The two disciplines meet at step four, and the meeting is the product. Digitisation, on its own, is a service you consume: you hand it scans and it hands you curves. Asset management, on its own, has nothing to manage until something has been digitised. Put them together with registration as the hinge, and you get a system where every scan you run makes the holding larger, more searchable, and more worth paying to reach. The 136,771 scans and 7,781 LAS files stop being a backlog to grind through and become an inventory to build up. That is the difference the fourth step makes, and it is why we treat the inventory as the point of the product rather than the place the CSVs happen to land.

Limitations

This is a product argument grounded in one engagement's archive, and it should be read at that altitude.
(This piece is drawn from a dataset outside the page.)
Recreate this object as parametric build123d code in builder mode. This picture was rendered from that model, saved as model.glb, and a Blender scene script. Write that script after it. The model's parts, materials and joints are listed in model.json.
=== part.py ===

The file counts, 136,771 TIF and 7,781 LAS, are the real source-archive figures, as are the four-step loop, the 2-to-3 curves per track, and the 1,200 USD per seat per year; the catalogued fraction in the exhibit is a lever the reader moves to see the extracted-versus-findable split, not a measured completion rate for any particular deployment, and the exhibit says so on its face. The note also deliberately does not defend the digitiser itself. Whether a given curve is extracted accurately, whether the segmentation holds across the messier scans in a 136,771-file archive, and how the model was built are separate questions, treated elsewhere; the claim here is only that even a perfect extraction is not an asset until it is catalogued. Finally, the per-seat figure is a list price for access, not a statement of realised value; what an inventory is worth to a given operator depends on how often the existence question actually gets asked, which varies with team size and turnover more than with the archive.